The `required_skills` column contains key information for job qualification analysis and model input. However, 750 entries were missing.

#### Strategy:
- **Step 1**: Convert skill strings into lists and standardize formatting
- **Step 2**: Group data by `job_title`, `industry`, and `education_required`, and identify the most common 5 skills within each group
- **Step 3**: Apply imputation using these skill sets for missing rows
- **Step 4**: For rows where the full group is unavailable, apply a fallback method using the most common skills for each `job_title`

After processing, all missing values in `required_skills` were successfully filled.

> Note: This preserves job-specific relevance while ensuring complete data for downstream analysis and modeling.

In [8]:
# Step 2.7: Impute missing values in 'required_skills'
# Purpose:
# - Fill missing skill sets based on most common combination for similar roles

from collections import Counter

# Step 1: Prepare data
df_skills = df[df['required_skills'].notna()].copy()
df_skills['required_skills_list'] = df_skills['required_skills'].str.strip().str.split(',')

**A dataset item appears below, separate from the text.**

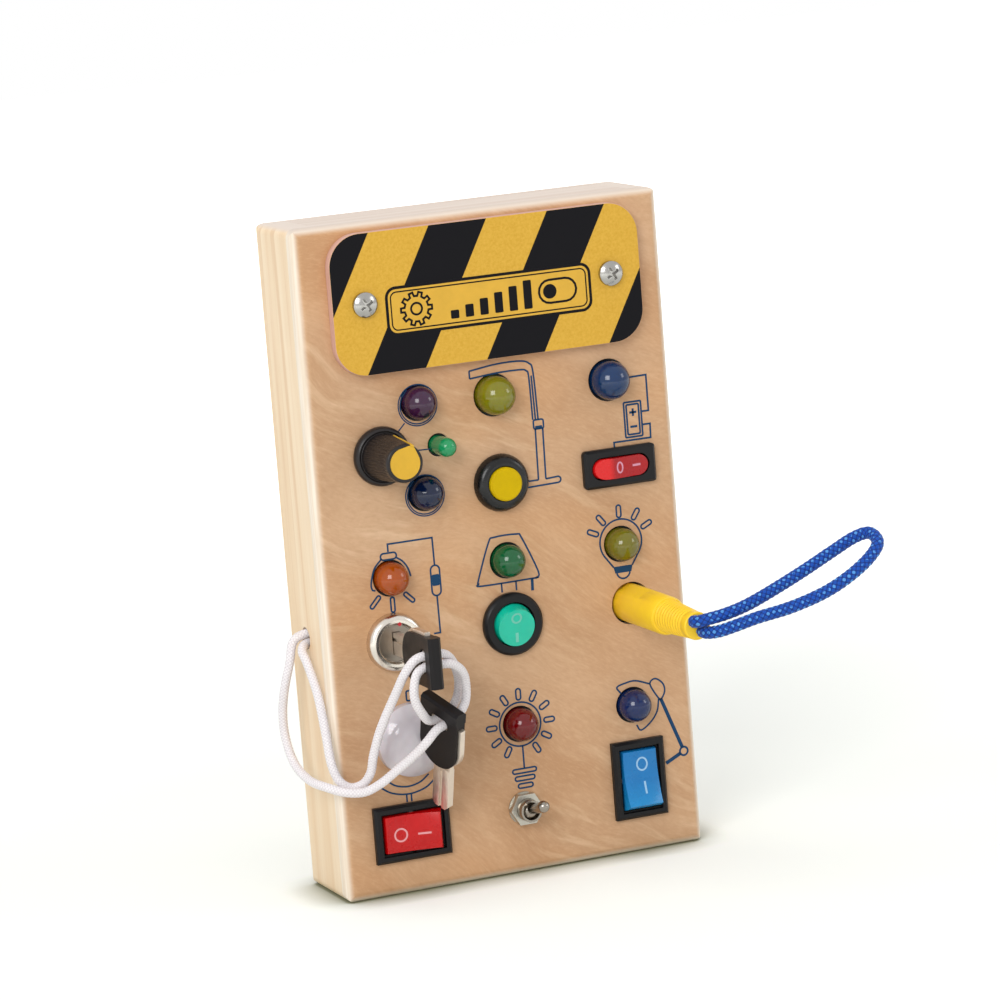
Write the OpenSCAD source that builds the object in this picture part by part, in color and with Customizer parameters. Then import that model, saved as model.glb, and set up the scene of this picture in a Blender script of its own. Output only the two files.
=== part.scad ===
// A wooden switch board for a small child. It is a hollow wooden box that stands on its lower edge,
// with lamps, a turning knob, a push button, four rocker switches, a toggle switch, a key lock with
// two keys on a cord, and a plug with a cord loop.
// X runs to the right, Y runs into the board, Z is up. The origin is the middle of the lower face.

/* [Board] */
// Width of the board
board_w = 102; // [101:1:130]
// Height of the board
board_h = 176; // [174:1:220]
// Depth of the board from front to back
board_d = 28; // [27.5:0.5:40]
// Rounding of all outer edges
edge_r = 2.5; // [1:0.5:3]
// Thickness of the front sheet
front_t = 4; // [3.5:0.5:5]
// Thickness of the back sheet
back_t = 3; // [2.5:0.5:4]
// Thickness of the four frame rails
rail_t = 7; // [6:0.5:7.5]
// Width of rail left outside the back sheet
rebate_edge = 3; // [2.5:0.1:3]
// Distance of each back screw from the outer edges
back_screw_in = 5.1; // [5.1:0.1:5.4]
// Shank diameter of the back's screws
back_screw_d = 2.2; // [2:0.1:2.3]
// Head diameter of the back's screws
back_head_d = 4; // [3.6:0.1:4]

/* [Layout] */
// Heights are given for a striped plate whose lower edge is 137 high, and spread with that edge.
// Distance of the left column of parts from the board's left edge
left_in = 19; // [17:0.1:21]
// Middle column of parts
col_mid = 0.7; // [-2:0.1:3]
// Distance of the right column of parts from the board's right edge
right_in = 17.7; // [17:0.1:20]
// Height of the top row of lamps
row_top = 127.3; // [126:0.1:129]
// Height of the middle row of lamps
row_mid = 83.7; // [82:0.1:85]
// Height of the low row of lamps
row_low = 40; // [38:0.1:42]
// Height of the row with the lock, the round rocker and the plug
row_lock = 66.9; // [65:0.1:68]
// Height of the knob
knob_z = 115.7; // [114:0.1:117]
// Height of the push button
button_z = 104.3; // [102:0.1:106]

/* [Name plate] */
// Width of the striped plate
plate_w = 86; // [80:0.5:94]
// Height of the striped plate
plate_h = 36.5; // [30:0.5:38]
// Thickness of the striped plate
plate_t = 3; // [2:0.5:4]
// Corner radius of the striped plate
plate_r = 8.5; // [4:0.5:12]
// Distance from the top of the board to the middle of the plate
plate_down = 20.7; // [19.5:0.1:24]
// Half the distance between the plate's two screws
plate_screw_x = 34.3; // [30:0.1:36]
// Head diameter of the pan head screws
pan_head_d = 6.5; // [5:0.1:7.5]
// Height of a pan head
pan_head_h = 2.2; // [1.5:0.1:3]
// Shank diameter of the wood screws
screw_d = 2.6; // [2:0.1:3]

/* [Lamps] */
// Diameter of seven of the large lamps
lamp_d = 8.6; // [8:0.1:11]
// Height of their domes over the board
lamp_out = 6; // [5.5:0.1:9]
// Diameter of the two lamps at the right of the top row
big_lamp_d = 10.2; // [8:0.1:11]
// Height of these two lamps' domes over the board
big_lamp_out = 6.8; // [5.5:0.1:9]
// Diameter of the small lamp
small_lamp_d = 5; // [4:0.1:6]
// Height of the small lamp's dome over the board
small_lamp_out = 8.4; // [4:0.1:9]
// Wall of the ring that holds a lamp
holder_wall = 0.4; // [0.3:0.05:1.2]
// Depth of a lamp holder's ring below the face
holder_sink = 0.9; // [0.5:0.1:1.5]
// Length of a lamp's leads behind its flange
lead_len = 6.5; // [3:0.5:8]
// Diameter of the white dome lamp
dome_d = 19.2; // [16:0.1:22]
// Height of the straight side of the white dome lamp
dome_side = 2.4; // [1:0.1:4]
// Height of the white dome lamp over the board
dome_out = 6.8; // [5:0.1:9]
// Sideways offset of the white dome lamp from the left column
dome_dx = 1.8; // [0:0.1:3]
// Sideways distance from the knob to the two dial lamps
dial_dx = 11.4; // [11:0.1:13]
// Height distance from the knob to the two dial lamps
dial_dz = 11.8; // [11.5:0.1:13]
// Distance from the knob to the small lamp
dial_small_dx = 16.2; // [14:0.1:17]

/* [Knob] */
// Diameter of the knob's skirt
skirt_d = 15.5; // [15:0.1:19]
// Diameter of the knob's body over the skirt
knob_low_d = 12; // [12:0.1:13]
// Diameter of the knob's top
knob_top_d = 9.9; // [9:0.1:12]
// Height of the knob's top over the board
knob_out = 17.4; // [15:0.1:20]
// Number of grip flutes round the knob
flutes = 18; // [10:1:24]
// Angle of the pointer from the right, at rest
pointer_angle = 62; // [0:1:180]
// Diameter of the knob's shaft
shaft_d = 6; // [5:0.1:6.4]
// Diameter of the bushing that the shaft turns in
bushing_d = 7.6; // [7.5:0.1:8]
// Diameter of the control behind the board
pot_d = 16.4; // [15:0.1:18]

/* [Push button] */
// Diameter of the button's ring
button_ring_d = 15.2; // [14.5:0.1:17]
// Height of the button's ring
button_ring_h = 3.2; // [2.5:0.1:4]
// Diameter of the button's cap
button_cap_d = 8.8; // [8:0.1:10]
// Height of the cap over its ring
button_proud = 1.2; // [1:0.1:4]
// Travel of the cap
button_travel = 1.5; // [1:0.1:2.1]
// Diameter of the threaded barrel
button_barrel_d = 12.4; // [12.4:0.1:13]
// Depth of the barrel behind the face
button_depth = 16; // [14:0.5:18]

/* [Rocker switches] */
// Length of the large rockers' frame
big_l = 21; // [20:0.1:23]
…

# Step 2: Group by relevant dimensions and get most common skill sets
group_cols = ['job_title', 'industry', 'education_required']
grouped_skills = (
    df_skills.groupby(group_cols)['required_skills_list']
    .apply(lambda x: [skill.strip() for sublist in x for skill in sublist])
    .apply(lambda x: Counter(x).most_common(5))
)

# Convert to string for replacement
grouped_skills = grouped_skills.apply(lambda x: ', '.join([s[0] for s in x]))

# Step 3: Fill function
def fill_required_skills(row):
    if pd.isna(row['required_skills']):
        key = (row['job_title'], row['industry'], row['education_required'])
        return grouped_skills.get(key, np.nan)
    else:
        return row['required_skills']

df['required_skills_filled'] = df.apply(fill_required_skills, axis=1)

# Step 4: Backup method using only job_title
# Build fallback skill set by job_title
job_title_skills = {}
for title, group in df_skills.groupby('job_title'):
    all_skills = [skill.strip() for sublist in group['required_skills_list'] for skill in sublist]
    most_common = Counter(all_skills).most_common(5)
    job_title_skills[title] = ', '.join([s[0] for s in most_common])

def fallback_fill(row):
    if pd.isna(row['required_skills_filled']):
        return job_title_skills.get(row['job_title'], None)
    else:
        return row['required_skills_filled']

df['required_skills'] = df.apply(fallback_fill, axis=1)

# Final check
print("Missing values remaining in 'required_skills':", df['required_skills'].isna().sum())

Missing values remaining in 'required_skills': 0